A propos de la Tchetchenisation de la Russie

O. Orlov, S. Gannouchkina et les avocats des victimes

parlent de la « tchétchénisation » de la Russie

Le 21 janvier 2011 s’est déroulée au Centre de presse indépendant de Moscou une conférence de presse sur le thème « La « tchétchénisation » de la Russie, enlèvements et disparitions dans la région de Moscou" ( voir http://www.memo.ru/2011/01/19/1901112.html).

Y ont pris part Svetlana Gannouchkina, présidente du Comité « Assistance civique », membre du Conseil du Centre de défense des droits de l’homme « Mémorial », Oleg Orlov, président de « Mémorial », ainsi que des avocats de victimes, Emil Taouboulatov et Goulnara Bobodjanova.

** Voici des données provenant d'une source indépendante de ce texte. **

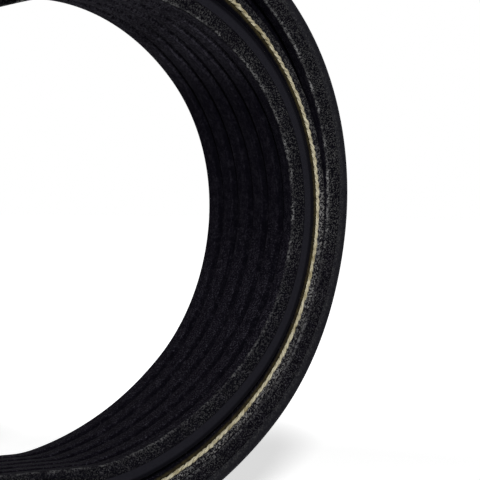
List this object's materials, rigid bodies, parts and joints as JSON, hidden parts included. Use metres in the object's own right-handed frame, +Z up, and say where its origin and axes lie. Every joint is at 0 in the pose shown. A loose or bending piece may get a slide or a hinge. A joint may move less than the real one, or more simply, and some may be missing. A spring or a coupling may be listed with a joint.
{
  "type": "serpentine belt",
  "caption": "Endless ribbed serpentine belt wound into a nested coil, standing on its rim, with a pale cord bare along one edge of the middle turn.",
  "frame": {"origin": "middle of the coil's footprint, on the surface that it stands on", "axes": "+X across the coil to the side that the picture shows, +Y along the coil's axis away from the picture's camera, +Z up"},
  "size_m": [0.124, 0.0652, 0.0982],
  "materials": {
    "rubber": "matt black moulded rubber with short pale fibres, worn pale along its edges",
    "cord": "cream twisted polyester cord"
  },
  "bodies": {
    "root": {"ribbed_belt": "rubber", "edge_cord": "cord"}
  },
  "joints": []
}
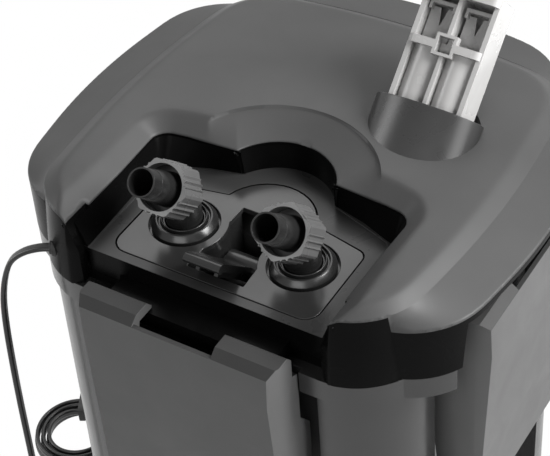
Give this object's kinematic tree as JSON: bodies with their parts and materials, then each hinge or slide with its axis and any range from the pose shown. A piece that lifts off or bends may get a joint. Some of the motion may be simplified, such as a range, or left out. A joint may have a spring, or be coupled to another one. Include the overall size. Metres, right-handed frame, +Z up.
{
  "type": "canister filter",
  "caption": "External canister filter for an aquarium, with four clips, a lift-out hose tap block, three media baskets and a pull-out prefilter",
  "frame": {"origin": "The middle of the plane on which the canister's feet stand", "axes": "+Z up through the head, -Y toward the side with the hose taps, +X to the right seen from that side"},
  "size_m": [0.3811, 0.2676, 0.4368],
  "materials": {
    "black_abs": "black satin ABS, fine texture",
    "black_inner": "black moulded plastic inside",
    "head_abs": "black satin ABS of the cap",
    "clip_abs": "black satin to glossy plastic",
    "grey_abs": "mid-grey moulded plastic",
    "pale_abs": "light-grey moulded plastic",
    "rubber": "black rubber",
    "seal_rubber": "dark-grey silicone rubber",
    "steel": "stainless steel",
    "copper": "copper windings",
    "magnet": "ferrite magnet",
    "ceramic": "off-white ceramic",
    "foam_blue": "coarse blue filter foam",
    "foam_white": "fine white filter pad",
    "foam_grey": "grey prefilter foam",
    "cord_pvc": "black flexible PVC",
    "pin_brass": "nickel-plated brass"
  },
  "bodies": {
    "canister": {"canister_body": "black_abs", "canister_feet": "rubber", "clip_pins": "steel", "riser_tube": "black_inner", "basket_lower": "black_inner", "basket_middle": "black_inner", "basket_upper": "black_inner", "ceramic_rings": "ceramic", "foam_coarse": "foam_blue", "foam_fine": "foam_white", "head_base": "black_inner", "head_seal": "seal_rubber", "head_cover": "head_abs", "cover_screws": "steel", "tap_tray": "black_abs", "motor_housing": "black_inner", "stator": "copper", "rotor_shaft": "ceramic", "shaft_bush_upper": "seal_rubber", "shaft_bush_lower": "seal_rubber", "volute_cover": "black_inner", "volute_screws": "steel", "outlet_duct": "black_inner", "prefilter_port": "black_abs", "cord_grommet": "rubber", "power_cord": "cord_pvc", "cord_coil": "cord_pvc", "cord_tie": "cord_pvc", "power_plug": "cord_pvc", "plug_pins": "pin_brass"},
    "clip_front": {"clip_front": "clip_abs"},
    "clip_right": {"clip_right": "clip_abs"},
    "clip_rear": {"clip_rear": "clip_abs"},
    "clip_left": {"clip_left": "clip_abs"},
    "tap_block": {"tap_plate": "black_abs", "tap_body": "black_inner", "swivel_ring_left": "clip_abs", "swivel_ring_right": "clip_abs", "spigot_seals": "seal_rubber"},
    "lever": {"tap_lever": "clip_abs", "lever_shaft": "steel", "valve_barrel_left": "grey_abs", "valve_barrel_right": "grey_abs"},
    "elbow_left": {"elbow_left": "clip_abs"},
    "elbow_right": {"elbow_right": "clip_abs"},
    "nut_left": {"hose_nut_left": "grey_abs"},
    "nut_right": {"hose_nut_right": "grey_abs"},
    "prefilter": {"prefilter_frame": "pale_abs", "prefilter_sponges": "foam_grey", "prefilter_flap_left": "pale_abs", "prefilter_flap_right": "pale_abs", "prefilter_seal": "seal_rubber"},
    "rotor": {"rotor_magnet": "magnet", "impeller": "grey_abs"}
  },
  "joints": [
    {"name": "clip_front_hinge", "type": "hinge", "parent": "canister", "child": "clip_front", "pos_m": [0, -0.108, 0.222], "axis": [1, 0, 0], "range_deg": [0, 75]},
    {"name": "clip_right_hinge", "type": "hinge", "parent": "canister", "child": "clip_right", "pos_m": [0.108, 0, 0.222], "axis": [0, 1, 0], "range_deg": [0, 75]},
    {"name": "clip_rear_hinge", "type": "hinge", "parent": "canister", "child": "clip_rear", "pos_m": [0, 0.108, 0.222], "axis": [-1, 0, 0], "range_deg": [0, 75]},
    {"name": "clip_left_hinge", "type": "hinge", "parent": "canister", "child": "clip_left", "pos_m": [-0.108, 0, 0.222], "axis": [0, -1, 0], "range_deg": [0, 75]},
    {"name": "tap_block_lift", "type": "slide", "parent": "canister", "child": "tap_block", "axis": [0, 0, 1], "range_m": [0, 0.04]},
    {"name": "lever_hinge", "type": "hinge", "parent": "tap_block", "child": "lever", "pos_m": [0, -0.061, 0.344], "axis": [-1, 0, 0], "range_deg": [0, 75]},
    {"name": "elbow_left_swivel", "type": "hinge", "parent": "tap_block", "child": "elbow_left", "pos_m": [-0.033, -0.061, 0.36], "axis": [0, 0, 1], "range_deg": [-90, 25]},
    {"name": "elbow_right_swivel", "type": "hinge", "parent": "tap_block", "child": "elbow_right", "pos_m": [0.033, -0.061, 0.36], "axis": [0, 0, 1], "range_deg": [-25, 90]},
    {"name": "nut_left_spin", "type": "hinge", "parent": "elbow_left", "child": "nut_left", "pos_m": [-0.033, -0.061, 0.3787], "axis": [0, -0.7071, 0.7071], "continuous": true},
    {"name": "nut_right_spin", "type": "hinge", "parent": "elbow_right", "child": "nut_right", "pos_m": [0.033, -0.061, 0.3787], "axis": [0, -0.7071, 0.7071], "continuous": true},
    {"name": "prefilter_slide", "type": "slide", "parent": "canister", "child": "prefilter", "axis": [0, 0.7431, 0.6691], "range_m": [-0.045, 0.02]},
    {"name": "rotor_spin", "type": "hinge", "parent": "canister", "child": "rotor", "pos_m": [-0.038, 0.044, 0.337], "axis": [0, 0, 1], "continuous": true}
  ]
}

svetlana-gannushkina.jpgEn introduction, Svetlana Gannouchkina a expliqué dans quel sens les participants utilisent le terme de « tchétchénisation ». Il s’agit, selon elle, de l’utilisation par les structures de force sur tout le territoire de la Russie des méthodes mises au point au cours de l’opération antiterroriste en Tchétchénie : enlèvements, disparitions violentes, détention dans des prisons illégales. Aujourd’hui, les défenseurs des droits de l’homme constatent que ces méthodes sont également utilisées sur le territoire de la région de Moscou.

« Nous avons prévenu depuis longtemps que les choses se dérouleraient ainsi », a noté Madame Gannouchkina. Selon ses dires, on pouvait naguère lire à l’entrée de Grozny l’inscription « Bienvenue en enfer ». « Il est impossible qu’une partie d’un même pays connaisse l’enfer et les autres une démocratie développée et l’état de droit », considère l’expert.

A l’automne 2010, Mémorial et Assistance civique ont commencé à être informés d’enlèvements, les circonstances dans lesquelles étaient commis ces crimes laissant supposer la participation des structures de force à ceux-ci. Selon Madame Gannouchkina, de tels faits étaient auparavant très rares à Moscou.

Madame Gannouchkina a relaté quatre cas concrets d’enlèvements dans la région de Moscou selon un « scénario nord-caucasien ».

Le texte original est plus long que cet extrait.